Magick is called the Great Work for a reason. It is a path that is not practiced in far-off mountain caves, or in some secluded European castle (as nice as that sounds). It's a path practiced in every day life. It's the Hero's Path—the path of turning the lead of your every day experience into the gold of awakened, aware and intentionally directed consciousness.
And make no mistake: This is a path in which you will be called to do battle and manifest great feats just as surely as the magicians of mythology and lore were—but in which the dragons you will face may mask themselves in the clothing of Maya, the mundane and material world, and come in the guise of domineering bosses, or setbacks in moving ahead in your chosen career, or challenges your family faces, or whatever comes to block your progress as you attempt to manifest your dreams into the world.
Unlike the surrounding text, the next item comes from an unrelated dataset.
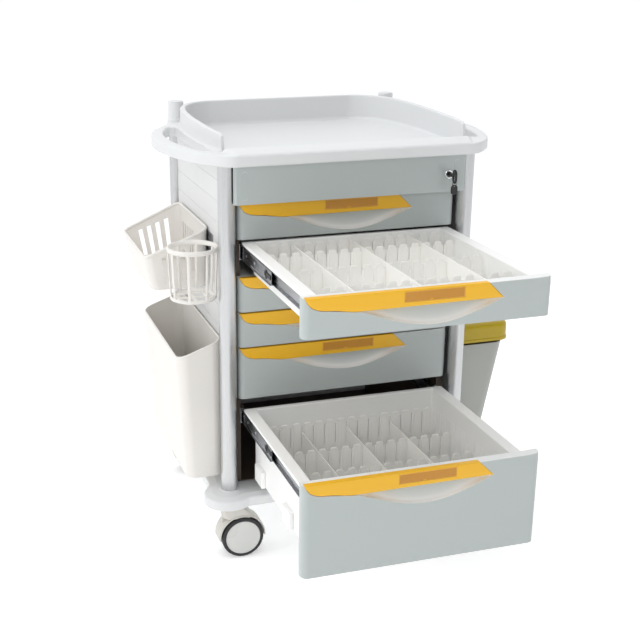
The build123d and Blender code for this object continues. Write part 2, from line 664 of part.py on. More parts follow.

These dragons are as worthy of enemies as any that magicians have ever had to face, and by using them to hone yourself, you will become a greater and more powerful magician with every passing day. The obstacle is the lesson.
To learn more about how to master magick, check out our structured courses on magical training, which offer everything you need to know to start doing real magick—the entire toolkit a young shaman or magician needs to start doing real, life-changing (and potentially world-changing—if you're good!) magick. Just check out the link below.
See you in class!
My time was spent in study and research so I put my career on hold and the jobs I did were just to earn money to buy the books I needed as there was no internet then. I sacrificed a great deal for knowledge as I have come to believe that this is my purpose in this life. My relationships never worked out so I have no children and I think especially towards the end of my research that the amount of time and energy devoted to it a career a family would have been impossible to do both.
The post offers sensible advice as a bit of 'wax on Wax off' approach to doing magic and I do see what Rosey means when on the train I look at people glued to their smartphones heads down so they don't have to talk to anyone.
I'm the only one without a phone out. Looking out of the window practising magic.
Yes, perhaps it is the path of heroes.
Very nice, Jason.
Thank you for sharing, Rosey.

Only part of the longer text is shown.